Monday 11 December 2017

From 'cave' man to soft furnishings

Home truths

Labour of love: Diarmuid Gavin above his garden. Photo: Fran Veale
Labour of love: Diarmuid Gavin above his garden. Photo: Fran Veale
Mark Keenan

Mark Keenan

In the bestselling 1992 book Men Are from Mars, Women Are from Venus, the relationship counsellor John Gray famously describes what he sees as key differences in how men and women think and behave, especially in relation to challenges and stress.

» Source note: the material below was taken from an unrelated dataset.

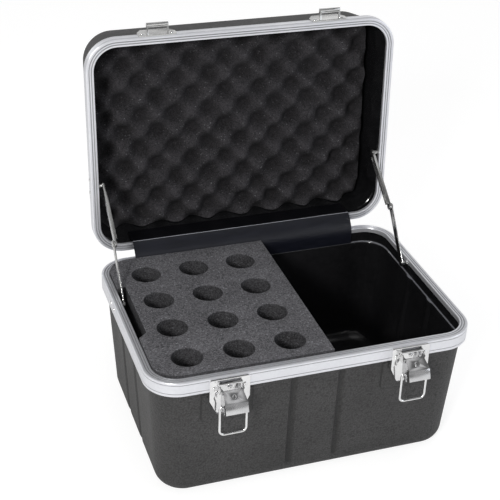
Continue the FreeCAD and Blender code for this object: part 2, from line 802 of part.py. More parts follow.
def lid_catch():
    """Catch on the lid's front: a plate with a hook, whose rolled bar holds the bail."""
    low = rim_gap + catch_foot
    shoulder = rim_gap + catch_shoulder
    high = rim_gap + catch_top
    corners = [(-catch_half_width, low), (catch_half_width, low), (catch_half_width, shoulder),
               (catch_top_half_width, high), (-catch_top_half_width, high), (-catch_half_width, shoulder)]
    vectors = [Vector(x, 0, z) for x, z in corners]
    plate = Part.Face(Part.makePolygon(vectors + vectors[:1])).extrude(Vector(0, -latch_sheet, 0))
    upright = [e for e in plate.Edges if e.BoundBox.XLength < fit_gap and e.BoundBox.ZLength < fit_gap]
    plate = plate.makeFillet(latch_plate_corner, upright)
    hook_low = rim_gap + catch_hook_low
    bar = Part.makeBox(2 * catch_hook_half_width, catch_bar_depth, catch_bar_height,
                       Vector(-catch_hook_half_width, -catch_hook_reach, hook_low))
    long_edges = [e for e in bar.Edges if e.BoundBox.YLength < fit_gap and e.BoundBox.ZLength < fit_gap]
    bar = bar.makeFillet(catch_bar_radius, long_edges)
    slit = Part.makeBox(2 * catch_hook_half_width, catch_slit_width, catch_slit_depth,
                        Vector(-catch_hook_half_width, -catch_hook_reach + catch_bar_depth / 2, hook_low))
    pieces = [bar.cut(slit)]
    for side in (-1, 1):
        x_low = catch_hook_half_width - latch_sheet if side > 0 else -catch_hook_half_width
        cheek = Part.makeBox(latch_sheet, catch_hook_reach - catch_bar_depth / 2, catch_hook_rise,
                             Vector(x_low, -catch_hook_reach + catch_bar_depth / 2, hook_low))
        pieces.append(cheek)
    return plate.fuse(pieces).removeSplitter()


def link(start, end, x_low, x_high, half_width_of_link, hole_radii):
    """Flat link with round ends between two (y, z) points, with a hole at each."""
    thickness = x_high - x_low
    du = end[0] - start[0]
    dv = end[1] - start[1]
    length = math.hypot(du, dv)
    bar = Part.makeBox(thickness, length, 2 * half_width_of_link, Vector(0, 0, -half_width_of_link))
    for y in (0, length):
        bar = bar.fuse(Part.makeCylinder(half_width_of_link, thickness, Vector(0, y, 0), X_AXIS))
    bar = bar.removeSplitter()
    for y, radius in zip((0, length), hole_radii):
        bar = bar.cut(Part.makeCylinder(radius, thickness, Vector(0, y, 0), X_AXIS))
    bar.rotate(Vector(0, 0, 0), X_AXIS, math.degrees(math.atan2(dv, du)))
    bar.translate(Vector(x_low, start[0], start[1]))
    return bar


def opened(y, z):
    """Place of a closed lid's (y, z) point once the lid is open."""
    angle = math.radians(-lid_open_angle)
    dy = y - hinge_y
    dz = z - hinge_z
    turned_y = dy * math.cos(angle) - dz * math.sin(angle)
    turned_z = dy * math.sin(angle) + dz * math.cos(angle)
    return (hinge_y + turned_y, hinge_z + turned_z)


def stay_parts(side):
    """One folding stay: two brackets with studs, two arms and the two halves of the middle rivet."""
    wall = half_width - band_inner_inset
    lower_in = stay_plane
    lower_out = stay_plane + stay_sheet
    upper_out = stay_plane - stay_plane_gap
    upper_in = upper_out - stay_sheet
    base_point = (stay_base_y, rim_z - stay_base_drop)
    middle_point = (stay_middle_y, rim_z + stay_middle_rise)
    lid_closed = (stay_lid_y, rim_z + stay_lid_rise)
    lid_point = opened(*lid_closed)
    holes = (stay_pin_radius + running_gap, stay_pin_radius)
    lower = link(base_point, middle_point, lower_in, lower_out, stay_half_width, holes)
    upper = link(lid_point, middle_point, upper_in, upper_out, stay_half_width, holes)
    upper = upper.fuse(upper_flanges(lid_point, middle_point, upper_in))
    base_bracket = stay_bracket(base_point, wall, lower_in, lower_out)
    lid_bracket = open_lid(stay_bracket(lid_closed, wall, upper_in, upper_out))
    outer_half = rivet_half(middle_point, lower_in, lower_out)
    inner_half = rivet_half(middle_point, upper_in, upper_in - stay_head_height)
    pieces = [base_bracket, lower, outer_half, inner_half, upper, lid_bracket]
    if side < 0:
        pieces = [piece.mirror(Vector(0, 0, 0), X_AXIS) for piece in pieces]
    return pieces


def rivet_half(point, shank_x, head_x):
    """Half of the middle rivet: a shank as long as its arm is thick, and a flat head."""
    shank = Part.makeCylinder(stay_pin_radius, stay_sheet, Vector(shank_x, *point), X_AXIS)
    return shank.fuse(Part.makeCylinder(stay_head_radius, stay_head_height, Vector(head_x, *point), X_AXIS))


def upper_flanges(start, end, x_face):
    """Turned edges that make the upper arm a channel, between its round ends."""
    du = end[0] - start[0]
    dv = end[1] - start[1]
    length = math.hypot(du, dv)
    flanges = []
    for z in (-stay_half_width, stay_half_width - stay_flange_sheet):
        flange = Part.makeBox(stay_flange, length - 2 * stay_half_width, stay_flange_sheet,
                              Vector(-stay_flange, stay_half_width, z))
        flange.rotate(Vector(0, 0, 0), X_AXIS, math.degrees(math.atan2(dv, du)))
        flange.translate(Vector(x_face, start[0], start[1]))
        flanges.append(flange)
    return flanges


def stay_bracket(point, wall, arm_in, arm_out):
    """Plate on the shell's band, with the stud that an arm turns on."""
    y, z = point
    corner = Vector(wall - stay_sheet, y - stay_bracket_half_length, z - stay_bracket_half_height)
    plate = Part.makeBox(stay_sheet, 2 * stay_bracket_half_length, 2 * stay_bracket_half_height, corner)
    stud_end = arm_out + running_gap
    stud = Part.makeCylinder(stay_stud_radius, wall - stud_end, Vector(stud_end, y, z), X_AXIS)
    pin_end = arm_in - running_gap
    pin = Part.makeCylinder(stay_pin_radius, wall - pin_end, Vector(pin_end, y, z), X_AXIS)
    head_end = pin_end - stay_head_height
    head = Part.makeCylinder(stay_head_radius, stay_head_height, Vector(head_end, y, z), X_AXIS)
    return plate.fuse([stud, pin, head]).removeSplitter()


def handle_bracket(side):
    """Foot on the lid's top with an upright lug that holds the handle's pin."""
    x_arm = handle_half_length + handle_arm_sheet / 2
    lug_low = x_arm + handle_seat_gap
    lug_centre = Vector(lug_low, 0, handle_axis_height)
    lug = Part.makeCylinder(handle_arm_half_width, handle_bracket_wall, lug_centre, X_AXIS)
    lug = lug.fuse(Part.makeBox(handle_bracket_wall, 2 * handle_arm_half_width, handle_axis_height,
                                Vector(lug_low, -handle_arm_half_width, 0)))
    foot = Part.makeBox(handle_bracket_foot_width, handle_bracket_foot_depth, handle_bracket_sheet,
                        Vector(lug_low, -handle_bracket_foot_depth / 2, 0))
    hole = Part.makeCylinder(handle_pin_radius + running_gap, 2 * handle_bracket_wall,
                             Vector(lug_low - handle_bracket_wall / 2, 0, handle_axis_height), X_AXIS)
    return place_on_lid(foot.fuse(lug).cut(hole).removeSplitter(), side)


def place_on_lid(shape, side):
    """Puts a piece drawn on the lid's top, for the right end, at its place on the open lid."""
    if side < 0:
        shape = shape.mirror(Vector(0, 0, 0), X_AXIS)
    shape.translate(Vector(0, 0, lid_top_z))
    return open_lid(shape)


def hang_handle(shape):
    """Lets a handle piece hang straight down from its pins, as it does on the open lid."""
    shape.rotate(Vector(0, 0, handle_axis_height), X_AXIS, lid_open_angle - quarter_turn)
    return shape


def handle_arm(side):
    """Steel arm of the handle with its pivot pin."""
    x_low = handle_half_length - handle_arm_sheet / 2
    arm = link((0, handle_axis_height), (handle_reach, handle_axis_height), x_low, x_low + handle_arm_sheet,
               handle_arm_half_width, (handle_pin_radius / 2, handle_tie_radius))
    pin = Part.makeCylinder(handle_pin_radius, handle_arm_sheet + handle_pin_length,
                            Vector(x_low, 0, handle_axis_height), X_AXIS)
    return place_on_lid(hang_handle(arm.fuse(pin).removeSplitter()), side)


def handle_grip():
    """Moulded grip, thicker in the middle, with the tie rod's ends in the arms."""
    inner = handle_half_length - handle_arm_sheet / 2
    outer = handle_half_length + handle_arm_sheet / 2
    profile = [(-outer, 0), (-outer, handle_tie_radius), (-inner, handle_tie_radius),
               (-inner, handle_grip_end_radius), (-inner + handle_grip_taper, handle_grip_radius),
               (inner - handle_grip_taper, handle_grip_radius),
               (inner, handle_grip_end_radius), (inner, handle_tie_radius),
               (outer, handle_tie_radius), (outer, 0)]
    points = [Vector(x, handle_reach + r, handle_axis_height) for x, r in profile]
    face = Part.Face(Part.makePolygon(points + points[:1]))
    grip = face.revolve(Vector(0, handle_reach, handle_axis_height), X_AXIS, full_turn)
    return place_on_lid(hang_handle(grip), 1)


def base_rivets():
    """Rivet heads on the base: latch plates, hinge leaves and beside the stays."""
    heads = []
    front = Vector(0, -1, 0)
    back = Vector(0, 1, 0)
    for side in (-1, 1):
        for x in (-latch_rivet_x, 0, latch_rivet_x):
            heads.append(at_latch(rivet_head(Vector(x, -latch_plate_depth, -latch_rivet_drop), front), side))
        for x in (-hinge_rivet_x, hinge_rivet_x):
            place = Vector(side * hinge_x + x, half_depth + hinge_sheet, rim_z - base_leaf_rivet_drop)
            heads.append(rivet_head(place, back))
        for y in (-stay_rivet_spacing, stay_rivet_spacing):
            place = Vector(side * half_width, stay_base_y + y, rim_z - stay_base_drop)
            heads.append(rivet_head(place, X_AXIS * side))
    return Part.Compound(heads)


def lid_rivets():
    """Rivet heads on the lid: catches, hinge leaves, beside the stays and on the handle brackets."""
    heads = []
    front = Vector(0, -1, 0)
    back = Vector(0, 1, 0)
    x_foot = handle_half_length + handle_arm_sheet / 2 + handle_seat_gap
    for side in (-1, 1):
        for x in (-catch_rivet_x, catch_rivet_x):
            head = rivet_head(Vector(x, -latch_sheet, rim_gap + catch_rivet_rise), front)
            heads.append(at_latch(head, side, True))
        for x in (-hinge_rivet_x, hinge_rivet_x):
            place = Vector(side * hinge_x + x, half_depth + hinge_sheet, rim_z + lid_leaf_rivet_rise)
            heads.append(open_lid(rivet_head(place, back)))
        for y in (-stay_rivet_spacing, stay_rivet_spacing):
            place = Vector(side * half_width, stay_lid_y + y, rim_z + stay_lid_rise)
            heads.append(open_lid(rivet_head(place, X_AXIS * side)))
        for y in (-handle_rivet_y, handle_rivet_y):
            x = x_foot + (handle_bracket_foot_width + handle_bracket_wall) / 2
            heads.append(place_on_lid(rivet_head(Vector(x, y, handle_bracket_sheet), Z_AXIS), side))
    return Part.Compound(heads)


save("base_shell", base_shell())
save("base_rim", rim(base_rim_height, base_rim_inner_height, base_rim_lip, rim_z, -1))
save("lid_shell", open_lid(lid_shell()))
save("lid_rim", open_lid(rim(lid_rim_height, lid_rim_inner_height, lid_rim_lip, lid_rim_z, 1)))
foam_block, foam_pad = mic_foam()
save("mic_foam_block", foam_block)
save("foam_base_pad", foam_pad)
save("lid_egg_crate_foam", open_lid(egg_crate()))
save("hinge_cover", hinge_cover())
for side, word in ((-1, "left"), (1, "right")):
    base_leaf, lid_leaf, pin = hinge_parts(side)
    save("hinge_base_leaf_" + word, base_leaf)
    save("hinge_lid_leaf_" + word, lid_leaf)
    save("hinge_pin_" + word, pin)
    save("latch_plate_" + word, at_latch(latch_plate(), side))
    save("lever_pin_" + word, at_latch(lever_pin(), side))
    save("latch_lever_" + word, at_latch(swing_lever(latch_lever()), side))
    save("lock_plug_" + word, at_latch(swing_lever(lock_plug()), side))
    save("latch_bail_" + word, at_latch(latch_bail(), side))
    save("lid_catch_" + word, at_latch(lid_catch(), side, True))
    stay_names = ("stay_base_bracket_", "stay_lower_arm_", "stay_rivet_outer_", "stay_rivet_inner_",
                  "stay_upper_arm_", "stay_lid_bracket_")
    for name, piece in zip(stay_names, stay_parts(side)):
        save(name + word, piece)
    save("handle_bracket_" + word, handle_bracket(side))
    save("handle_arm_" + word, handle_arm(side))
save("handle_grip", handle_grip())
save("base_rivets", base_rivets())
save("lid_rivets", lid_rivets())
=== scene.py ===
# %% [markdown]
# # A microphone case, dressed for its portrait
# The real object is a moulded plastic case that stands open. Two satin aluminium rims close it,
# a foam block with twelve round pockets fills the left of the base, egg-crate foam lines the lid, and
# chrome latches, folding stays and a vinyl strip over the hinge line do the rest.
#
# The construction comes from a finished frame: every part is already there at its real size. This
# lesson gives each part its surface, and rebuilds those whose curves, creases or softness need a finer
# mesh than the frame has. We work in metres, in the frame's own space.

import json
import math

import bmesh
import bpy
import numpy as np
from mathutils import Matrix, Vector

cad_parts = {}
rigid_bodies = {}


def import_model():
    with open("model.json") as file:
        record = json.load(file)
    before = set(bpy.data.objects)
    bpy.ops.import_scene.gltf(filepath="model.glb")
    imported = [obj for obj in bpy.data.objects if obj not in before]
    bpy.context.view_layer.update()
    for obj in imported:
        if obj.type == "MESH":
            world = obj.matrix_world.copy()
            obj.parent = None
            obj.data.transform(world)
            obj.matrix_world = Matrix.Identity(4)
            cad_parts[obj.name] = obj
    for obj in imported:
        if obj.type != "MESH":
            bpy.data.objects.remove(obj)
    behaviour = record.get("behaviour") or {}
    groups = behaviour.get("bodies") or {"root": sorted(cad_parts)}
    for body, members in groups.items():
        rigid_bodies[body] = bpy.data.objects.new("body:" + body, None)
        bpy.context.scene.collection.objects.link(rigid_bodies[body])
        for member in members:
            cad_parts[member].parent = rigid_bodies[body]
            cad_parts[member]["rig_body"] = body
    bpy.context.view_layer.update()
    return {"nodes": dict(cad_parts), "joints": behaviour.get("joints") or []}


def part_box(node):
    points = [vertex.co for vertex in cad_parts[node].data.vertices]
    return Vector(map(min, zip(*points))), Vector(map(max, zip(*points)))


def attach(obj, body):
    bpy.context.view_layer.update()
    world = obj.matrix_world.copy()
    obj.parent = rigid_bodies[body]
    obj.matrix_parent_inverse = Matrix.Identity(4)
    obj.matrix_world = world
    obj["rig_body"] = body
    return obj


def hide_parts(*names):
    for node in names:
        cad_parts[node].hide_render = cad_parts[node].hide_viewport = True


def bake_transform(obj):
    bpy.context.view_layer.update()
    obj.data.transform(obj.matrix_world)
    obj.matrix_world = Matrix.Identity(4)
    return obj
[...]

Women, he tells us, don't want their problems solved by men. They just want to be listened to attentively as they talk about them. So they don't want solutions proffered - something which men are programmed to do. Women meet up with other women and talk about their issues socially and at length and with empathy (and without solutions), according to John Gray. And then they are happy!

Regarding men, Gray takes a palaeolithic view, asserting that we deal with our problems by retreating alone to our "caves". In we go. Away from everything; potter and tinker a bit and then we emerge with the solutions to life's problems.

And it makes perfect sense. My Grandad had his garage and his greenhouse into which he stole away and into which my grandmother never ventured. My Dad had his cactus collection in a spot around the back of the house and he hung around there or in a fishing club hut. An uncle had his workshop at the end of the garden. All were keen gardeners. The shed, garage, workshop and garden were deemed to be the domestic sole domain of the traditional Irish man. He arranged his "cave" and patch as he saw fit - the former usually with old chairs, dodgy old radio sets, chipped mugs and so on. The latter he tended with flowers or shrubs or rows of vegetables (as paleo provider).

Then one day - some time in the 1990s - along came the tousled terror to upset this eternal balance of Irish domestic bliss. Garden designer Diarmuid Gavin's television stints as the Jamie Oliver for "rooms outside" cast an almighty spanner into the equilibrium.

Suddenly men stopped agog in their gardens to see the patio doors wide open and their women standing outside, hands on hips and looking around thoughtfully. Then the women spoke - something like: "That back wall would actually look a lot better in a Radicchio Cerise." And it was all over. The shed doors were prised open and before the men could protest, their women were inside, peering around, acclimatising, a hanging basket slung from each hand, terracotta chimenea propped on the threshold. Wondering aloud whether this land of petrol smells and upturned flower pots had "summer room/studio potential".

That's old news now. Gray's man caves are all gone. But, startlingly, a major new study now claims that men are poised to launch their own turf invasion - into the female dominated land of indoor interior design. Traditional Irish men long regarded wallpaper choices as "women's stuff", but a report issued earlier this week unexpectedly claims that 74pc of men have a new-found interest in interior design. A stout 42pc wish they could have more input into decorating. And 75pc of males don't believe their home reflects their personality and style. Most worryingly is that 25pc of modern men feel "powerless" when it comes to making design decisions in the home even though 82pc believe they make good design choices.

The report by, the online curtain retailer, says this newly kindled interest is being fuelled by male use of social platforms such as Instagram and Pinterest to gather ideas and inspiration. Two out of five younger males are going to Instagram to find inspiration for styles, colours and looks before decorating, compared to just one in 20 middle aged men who do this.

So the really big question is: are Irish women ready for this? A world in which their men actually want to choose the stuff?

The bad news for women is that man tastes have remained in the cave - think bachelor pad décor of wood, steel, black surfaces and robust looks rather than softer textures and colours which women prefer.

Mark Russell, interior blogger at Forward Features, confirms this: "We've noticed an increase in classic design which is why we think men have become more interested in interiors. But while we're finding more men are now choosing the soft furnishings for their home, it's also common that they have a looser understanding of their interior style than women - often ordering a wider variety or fabric samples and asking more questions, whereas women usually contact us with a defined vision in mind.

It means that these 'new' men are also choosing interiors with their caveman mindset, picking colours and furnishings as they'd go about a DIY job or project at home - assembling all the data first and making a campaign out of it. This approach directly clashes with women's preference to choose colours and textures by instinct and intuition.

Can you imagine the rows and social turmoil ahead? How can we survive it? (Well I'm not looking for answers. I just wanted you to listen really.)